Jantine Schuit (1964) promoveerde op onderzoek naar het effect van een bewegingsprogramma op risicofactoren voor hart- en vaatziekten bij ouderen. Sinds 1997 werkt zij bij het RIVM. Zij onderzoekt de kosteneffectiviteit van preventie en zorg en ‘healthy ageing’. Sinds 2007 heeft Jantine Schuit de leerstoel Gezondheidsbevordering en Beleid aan de Vrije Universiteit Amsterdam. Hier verzorgt zij onderwijs doet onderzoek naar de effectiviteit van leefstijlinterventies en gezondheidsbeleid.

__________________________

Is reductie haalbaar voor alle fabrikanten?

“Er zijn voor sommige producten technologische beperkingen voor verregaande reducties en we horen dat vooral kleinere bedrijven niet altijd de benodigde technologie in huis hebben. Grotere bedrijven hebben wel vaker de middelen voor technologische innovaties. We onderzoeken binnen Europa wat de mogelijkheden zijn om technologische kennis te verzamelen en beschikbaar te stellen aan bedrijven die werken aan reductie. We willen niet de nadruk leggen op wat nog niet goed gaat, maar we proberen ook te laten zien hoe het beter kan.”

Is de verbetering van de productsamenstelling de beste route naar een gezondere consumptie?

“De verbeterde samenstelling heeft effect voor iedereen. Met informatie,en logo's,  bereik je vooral de mensen die toch al geïnteresseerd zijn in voeding. Het duurder maken van producten via belastingen op ingrediënten als suiker of vet is in sommige gevallen ook effectief, maar beslissingen daarover zijn politieke keuzes.”

Gaat het volgens u de goede kant op met voeding en gezondheid in Nederland?

“Er zijn gunstige en ongunstige ontwikkelingen. Uit de laatste voedselconsumptiepeiling van het RIVM zien we bijvoorbeeld dat kinderen meer groenten en fruit eten en dat is positief. Ook zijn de Nederlanders minder vetten en vlees gaan eten in de afgelopen vijf jaar. Maar er zijn ook trends met een negatief effect op de gezondheid. Er worden bijvoorbeeld meer kant en klaar sauzen en kruidenmixen gegeten, wat een ongezonde ontwikkeling is. Dat mensen minder tijd hebben om te koken heeft tot gevolg dat zij vaker samengestelde producten kiezen, en dat kan tot gevolg hebben dat zij meer zout consumeren.”

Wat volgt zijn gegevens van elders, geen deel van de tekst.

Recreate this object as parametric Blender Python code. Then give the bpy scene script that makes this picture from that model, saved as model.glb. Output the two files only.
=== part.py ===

Wordt in 2017 gezondheid het belangrijkste voedingsthema?

“Gezondheid is voor veel mensen weliswaar een belangrijk thema, maar volgens mij is de veiligheid van ons voedsel het belangrijkst voor de consument. Daarachter zie je een groeiende aandacht voor de duurzaamheid; een thema dat ook het RIVM, en in toenemende mate de voedingsmiddelenindustrie, belangrijk vindt.”